Filing with the Division of Condominiums, Timeshares and Mobile Homes
Before offering units for sale or lease for more than five years, a Bulk Assignee or a Bulk Buyer must file the following documents with the Division of Condominiums, Timeshares and Mobile Homes (the “Division”) and provide these documents to a purchaser or tenant:
- An updated prospectus or a supplement to the prospectus (including all exhibits such as the declaration of condominium, articles of incorporation, bylaws, form of contract for sale or lease, estimated operating budget and management agreement, among many other documents). Note that the form of contract must comply with Section 718.503(2), entitled Non-Developer Disclosure.
- The frequently asked questions.
- An escrow agreement (if required by Section 718.202).
- Financial information required by Section 718.111(13) (unless such financial information does not exist for the fiscal year before the Bulk Assignee or Bulk Buyer acquired title, in which case there is a required disclosure to be put in the contract stating this).
- A disclosure statement must be provided to a prospective purchaser. The disclosure must contain a description of any rights of the developer which have been assigned to the Bulk Assignee or Bulk Buyer, and certain disclosures, in conspicuous type.4
The Distressed Condo Act will undoubtedly benefit those who find themselves voluntarily, or somewhat involuntarily, electing to take title to distressed condominium projects in Florida.

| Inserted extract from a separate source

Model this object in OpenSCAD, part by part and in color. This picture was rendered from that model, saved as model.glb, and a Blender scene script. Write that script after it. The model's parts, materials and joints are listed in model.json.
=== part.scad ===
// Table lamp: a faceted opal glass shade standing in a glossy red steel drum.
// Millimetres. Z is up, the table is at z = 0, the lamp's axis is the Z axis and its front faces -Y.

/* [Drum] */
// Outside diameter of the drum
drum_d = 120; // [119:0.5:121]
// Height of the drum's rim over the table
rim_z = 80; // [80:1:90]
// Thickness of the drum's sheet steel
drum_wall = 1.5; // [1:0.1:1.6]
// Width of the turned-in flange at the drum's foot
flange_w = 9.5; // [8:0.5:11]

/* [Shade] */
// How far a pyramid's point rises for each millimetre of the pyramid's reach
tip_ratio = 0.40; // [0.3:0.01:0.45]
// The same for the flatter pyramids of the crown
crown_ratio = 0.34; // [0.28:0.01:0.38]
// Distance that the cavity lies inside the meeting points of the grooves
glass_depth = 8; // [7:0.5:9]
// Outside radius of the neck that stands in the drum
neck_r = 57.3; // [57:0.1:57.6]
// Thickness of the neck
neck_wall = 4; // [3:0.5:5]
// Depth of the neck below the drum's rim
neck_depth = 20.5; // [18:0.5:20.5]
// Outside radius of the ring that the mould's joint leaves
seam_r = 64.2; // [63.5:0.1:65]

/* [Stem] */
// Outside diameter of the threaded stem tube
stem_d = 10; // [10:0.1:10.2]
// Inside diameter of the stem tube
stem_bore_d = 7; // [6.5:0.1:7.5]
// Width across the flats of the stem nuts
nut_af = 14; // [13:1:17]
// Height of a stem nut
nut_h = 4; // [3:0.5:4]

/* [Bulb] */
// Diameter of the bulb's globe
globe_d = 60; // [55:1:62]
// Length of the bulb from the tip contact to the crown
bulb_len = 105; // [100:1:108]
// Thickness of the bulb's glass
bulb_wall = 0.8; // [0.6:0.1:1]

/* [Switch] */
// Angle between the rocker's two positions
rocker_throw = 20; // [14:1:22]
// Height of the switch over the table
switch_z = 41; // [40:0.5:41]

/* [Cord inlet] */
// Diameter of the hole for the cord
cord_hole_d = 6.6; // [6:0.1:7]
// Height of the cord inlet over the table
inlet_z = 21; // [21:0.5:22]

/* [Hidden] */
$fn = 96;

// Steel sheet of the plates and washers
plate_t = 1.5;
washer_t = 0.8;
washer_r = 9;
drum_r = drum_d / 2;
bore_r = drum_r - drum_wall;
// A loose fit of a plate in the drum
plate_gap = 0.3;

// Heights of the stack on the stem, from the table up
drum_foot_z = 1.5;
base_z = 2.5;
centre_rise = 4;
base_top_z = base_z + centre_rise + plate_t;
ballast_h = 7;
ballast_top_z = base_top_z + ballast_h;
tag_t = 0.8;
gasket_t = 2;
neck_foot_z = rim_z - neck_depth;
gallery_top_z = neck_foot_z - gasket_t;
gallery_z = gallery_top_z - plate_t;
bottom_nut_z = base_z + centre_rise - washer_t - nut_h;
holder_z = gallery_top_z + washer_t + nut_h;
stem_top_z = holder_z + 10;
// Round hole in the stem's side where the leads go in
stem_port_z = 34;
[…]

Whether it makes more sense for a person or entity to be a Bulk Assignee or a Bulk Buyer will be very fact intensive, and will require a detailed analysis of the specific transaction. Either way, the clarity provided by the Legislature with respect to warranty liability is a tremendous benefit to foreclosing lenders and bulk purchasers, allowing such entities and individuals to strategically take title to distressed projects without incurring unintended and unquantifiable liabilities, and increasing the likelihood that lenders and investors will proceed into these types of transactions more readily than has occurred over the past couple of years now that the liability cloud has been lifted (or at least made much less gray).